Настя поджала губки, вскочила со стула. Вот так всегда, у отца какая-то конференция важней родной дочери. Она пошла к себе в комнату, тупо полазила по Интернету, позвонила подружкам и решила лечь спать. Тем более что завтра была суббота, и она твердо решила пойти в какой-нибудь клуб. Опозорившийся Власов пока больше не показывался, и Настя могла сходить с какой-нибудь из подруг, которых было у дочери губернатора предостаточно, только свистни. Высокопоставленный папаша спокойно отпускал Настю, потому что его чадо везде знали в лицо и охраняли, как народное достояние.

Назавтра к вечеру местом проведения досуга Настя выбрала бар «Ринго», названный так в честь барабанщика ливерпульской четверки и держащий марку клуба имени «The Beatles». Боброва не было дома, мама уехала в солярий, и Настя беспрепятственно покинула дом. Они встретились с подругой и на такси поехали в клуб. Народу было битком, но для дочери губернатора место нашлось.
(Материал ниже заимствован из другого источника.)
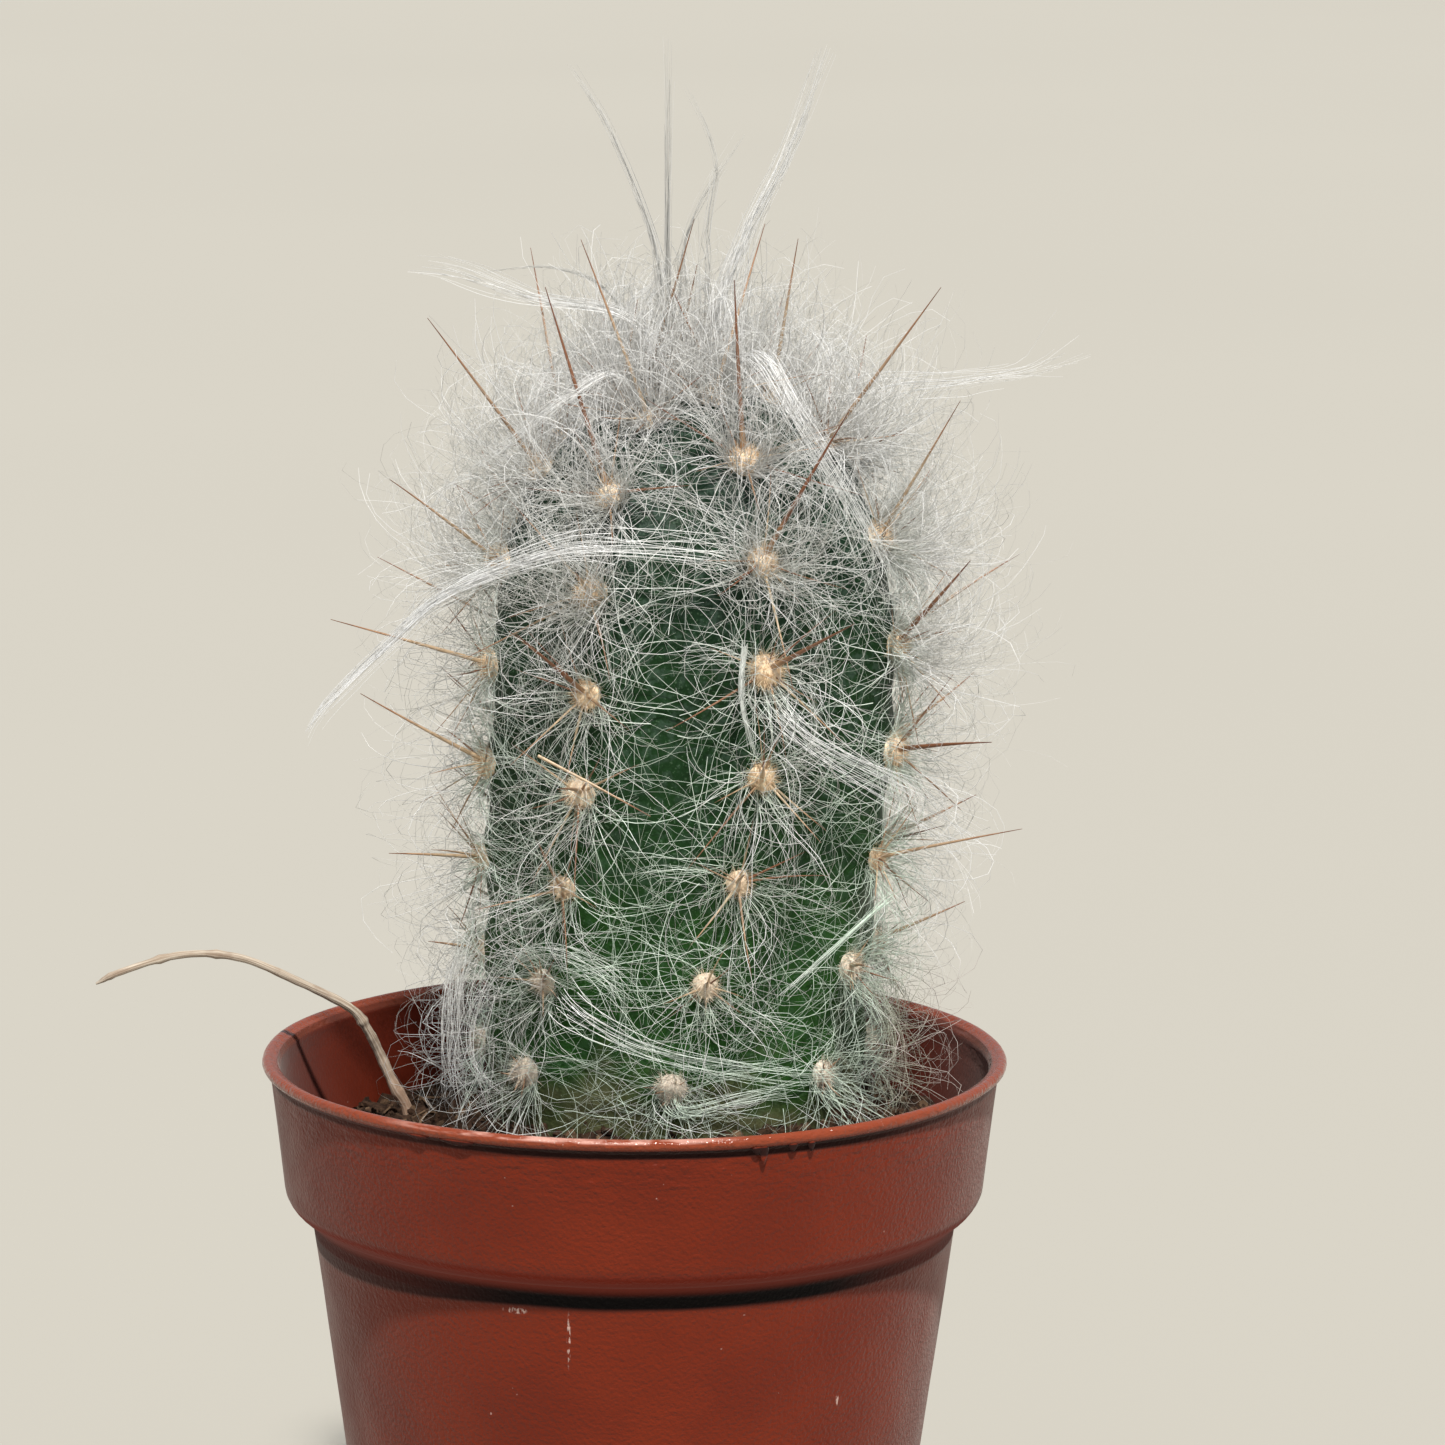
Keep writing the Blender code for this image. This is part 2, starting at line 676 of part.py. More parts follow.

На стенах бара «Ринго» висели фотографии рок-музыкантов, старые гитары и пластинки, а на маленькой сцене в углу доморощенные последователи музыки битлов играли их композиции. В баре царила миролюбивая обстановка, лилось рекой пиво, дымили сигареты. Настя и ее подруга по кличке Креветка сели за уютный столик в углу, который им любезно предоставил прогибчивый администратор, который к тому же поставил поблизости дюжего охранника на случай, если кто-либо посягнет на честь юной хозяйки области.
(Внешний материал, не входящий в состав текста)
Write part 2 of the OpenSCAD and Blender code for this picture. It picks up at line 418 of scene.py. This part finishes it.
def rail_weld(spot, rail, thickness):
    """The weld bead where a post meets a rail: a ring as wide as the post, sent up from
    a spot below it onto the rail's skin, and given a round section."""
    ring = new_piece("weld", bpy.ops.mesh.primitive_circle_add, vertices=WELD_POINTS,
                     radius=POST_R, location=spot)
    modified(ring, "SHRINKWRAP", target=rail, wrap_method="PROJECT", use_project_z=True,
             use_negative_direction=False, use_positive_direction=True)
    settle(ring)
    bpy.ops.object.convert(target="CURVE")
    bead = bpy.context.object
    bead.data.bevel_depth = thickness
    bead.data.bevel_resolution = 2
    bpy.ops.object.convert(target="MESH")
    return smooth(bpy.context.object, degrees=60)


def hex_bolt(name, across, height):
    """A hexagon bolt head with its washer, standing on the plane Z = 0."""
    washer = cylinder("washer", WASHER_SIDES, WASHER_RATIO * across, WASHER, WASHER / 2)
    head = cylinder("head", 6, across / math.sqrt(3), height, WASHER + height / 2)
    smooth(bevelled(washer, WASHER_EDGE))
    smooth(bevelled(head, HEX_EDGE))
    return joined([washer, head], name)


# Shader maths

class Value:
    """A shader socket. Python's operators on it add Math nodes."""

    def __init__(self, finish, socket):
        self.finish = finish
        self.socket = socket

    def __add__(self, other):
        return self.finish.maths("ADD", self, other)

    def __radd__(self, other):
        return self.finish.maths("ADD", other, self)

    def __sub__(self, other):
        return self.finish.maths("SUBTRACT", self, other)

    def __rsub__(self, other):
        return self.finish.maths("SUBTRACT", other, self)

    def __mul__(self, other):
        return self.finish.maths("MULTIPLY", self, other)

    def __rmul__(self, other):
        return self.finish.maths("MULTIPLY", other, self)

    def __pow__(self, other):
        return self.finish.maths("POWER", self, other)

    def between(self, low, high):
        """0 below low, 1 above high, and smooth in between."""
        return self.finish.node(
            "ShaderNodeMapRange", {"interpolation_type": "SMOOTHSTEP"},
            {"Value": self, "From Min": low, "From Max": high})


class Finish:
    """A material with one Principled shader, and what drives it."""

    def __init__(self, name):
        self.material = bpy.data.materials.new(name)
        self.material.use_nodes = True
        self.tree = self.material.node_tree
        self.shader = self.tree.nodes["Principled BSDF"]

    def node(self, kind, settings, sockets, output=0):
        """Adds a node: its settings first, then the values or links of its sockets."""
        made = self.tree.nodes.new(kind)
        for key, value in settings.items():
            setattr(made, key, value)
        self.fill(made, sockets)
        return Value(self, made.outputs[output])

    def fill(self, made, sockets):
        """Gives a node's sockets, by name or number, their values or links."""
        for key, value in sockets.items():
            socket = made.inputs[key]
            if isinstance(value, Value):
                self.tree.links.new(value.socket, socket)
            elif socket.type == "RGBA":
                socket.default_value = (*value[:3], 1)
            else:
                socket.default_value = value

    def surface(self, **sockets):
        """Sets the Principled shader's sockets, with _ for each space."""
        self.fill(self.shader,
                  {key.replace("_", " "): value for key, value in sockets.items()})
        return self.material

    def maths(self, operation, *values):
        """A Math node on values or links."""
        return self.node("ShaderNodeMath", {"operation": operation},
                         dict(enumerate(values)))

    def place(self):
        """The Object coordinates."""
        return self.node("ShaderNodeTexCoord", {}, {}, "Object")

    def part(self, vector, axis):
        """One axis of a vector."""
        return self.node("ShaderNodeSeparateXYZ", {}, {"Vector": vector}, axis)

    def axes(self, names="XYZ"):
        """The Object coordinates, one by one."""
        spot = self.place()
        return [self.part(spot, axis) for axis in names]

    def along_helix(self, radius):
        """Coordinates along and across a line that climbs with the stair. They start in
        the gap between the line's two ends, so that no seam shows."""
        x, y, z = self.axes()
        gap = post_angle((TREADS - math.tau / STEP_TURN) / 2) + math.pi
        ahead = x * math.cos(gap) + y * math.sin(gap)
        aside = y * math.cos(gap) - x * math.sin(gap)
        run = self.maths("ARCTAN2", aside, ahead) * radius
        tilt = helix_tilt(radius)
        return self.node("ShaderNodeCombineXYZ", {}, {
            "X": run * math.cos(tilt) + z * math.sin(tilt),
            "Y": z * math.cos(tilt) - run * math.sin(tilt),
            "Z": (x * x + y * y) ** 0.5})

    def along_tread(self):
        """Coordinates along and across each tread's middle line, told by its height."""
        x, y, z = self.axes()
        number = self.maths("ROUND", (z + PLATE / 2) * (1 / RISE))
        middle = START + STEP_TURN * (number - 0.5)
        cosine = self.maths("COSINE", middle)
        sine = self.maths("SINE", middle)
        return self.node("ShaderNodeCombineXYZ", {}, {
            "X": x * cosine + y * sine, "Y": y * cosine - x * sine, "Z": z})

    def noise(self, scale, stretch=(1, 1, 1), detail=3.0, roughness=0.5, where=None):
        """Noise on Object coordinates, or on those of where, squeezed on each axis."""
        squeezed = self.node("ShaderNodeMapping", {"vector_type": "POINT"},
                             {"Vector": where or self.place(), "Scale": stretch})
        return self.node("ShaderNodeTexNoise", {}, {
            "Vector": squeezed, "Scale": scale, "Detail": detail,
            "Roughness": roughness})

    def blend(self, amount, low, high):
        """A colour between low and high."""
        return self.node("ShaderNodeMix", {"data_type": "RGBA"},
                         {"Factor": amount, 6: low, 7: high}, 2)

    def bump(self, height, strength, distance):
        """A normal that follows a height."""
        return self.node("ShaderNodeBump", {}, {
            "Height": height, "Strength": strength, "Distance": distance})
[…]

Музыка играла, Креветка о чем-то весело болтала, Анастасия ее слушала вполуха, иногда путано отвечала, в общем, время проводили неплохо. Настя выпила уже полную кружку пива, слегка захмелела и вот в табачном дыму различила знакомый силуэт. Ее сердце дрогнуло, это был он, американец Брэд, в той же самой шапочке и темных очках. Он словно не замечал Настю или правда не видел. Неожиданно появившись в баре, он подошел к музыкантам и о чем-то попросил их. Затем зашел на сцену, взял у солиста гитару, надел ее ремень себе через плечо. После этого он приблизился к микрофону, прошелся по струнам гитары, издав легкий драйв, и сказал:

— Excuse me, boy and girl! Прошу не много внимания! Я хочу спеть эту песню для самой лучшей девушки на свете, которую зовут Настя! Она находится сейчас в этом зале.

И в этот момент он посмотрел на нее так, что даже сквозь его очки она почувствовала, как теплая струя хлынула из его глаз, окатила ее с головы до ног, закружила сладкой истомой, сдавила грудную клетку.

— Настя, это же он тебе собрался петь! — взвизгнула Креветка. — Ты его знаешь? Что это за парень? А почему он говорит с акцентом, он что, эстонец?

Но Настя не ответила, потому что Брэд сразу же запел красивым бархатным голосом, очень похоже на оригинальное исполнение, старую битловскую песню «And I love he». Музыканты бара, знакомые с материалом, подключились к исполнению. Когда они закончили, а Брэд поставил гитару на подставку и сошел со сцены под шквал аплодисментов, один из музыкантов сказал другому:

— Видал, какая школа у парня, какое звукоизвлечение, как он аккорды берет!

— Ну, так, елы-палы, он же американец! А там же не у нас же. Там это все же с молоком же матери всасывают же, все эти дела. А у нас же только же «Шумел камыш» же и то в лучшем случае, елы-палы.